How can I not feel the presence of the divine? sigh... My mind became still and peace settled into my heart. I felt like melting and merging with that stream and flowing on to the sea, singing happily along the way. Yes, that's the way to live, fluid-like, flowing always, in tune with the spirit. The physical is so confining and our mind even though so vast we limit it and bind it with rules and limitations, sigh. Let's flow like a river always, rushing towards the sea of divinity, where all boundaries dissolve and where there is only boundlessness ...

Tuesday, October 07, 2008

And so I drop the search ....

Today I realised that there is no need to seek the divine in me, I already am. All I need to do is drop the seeking and just be.... in that being is divinity. Seeking implies a journey, sometimes called a journey into oneself, but where will I go and search when divinity is already here in the now. When I drop all these mind-games, the labels, the goals, even drop all effort, there is a stillness and a deep silence. It is deeply peaceful and alive at the same time. Then it matters not if I'm labelled animal or human or divine. All I then know is boundlessness, and bliss.
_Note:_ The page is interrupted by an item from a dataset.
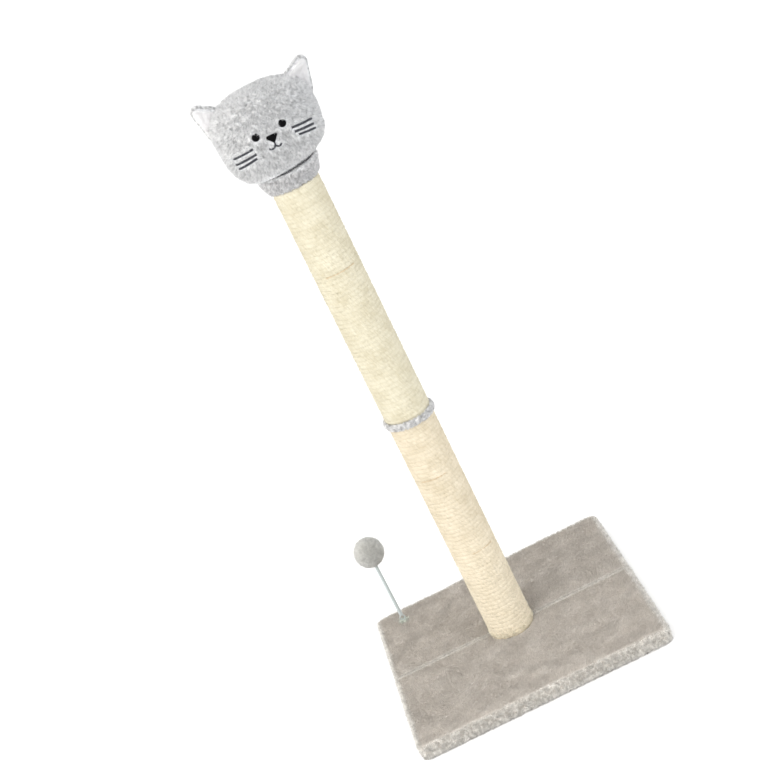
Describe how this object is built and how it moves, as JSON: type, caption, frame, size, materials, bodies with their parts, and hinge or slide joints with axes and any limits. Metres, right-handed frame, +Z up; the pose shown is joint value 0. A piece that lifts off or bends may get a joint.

Saturday, October 04, 2008

Kempis

"He who learns to live the interior life and to take little account of outward things, does not seek special places or times to perform devout exercises. A spiritual man quickly recollects himself because he has never wasted his attention upon externals. No outside work, no business that cannot wait stands in his way. He adjusts himself to things as they happen. He whose disposition is well ordered cares nothing about the strange, perverse behavior of others, for a man is upset and distracted only in proportion as he engrosses himself in externals."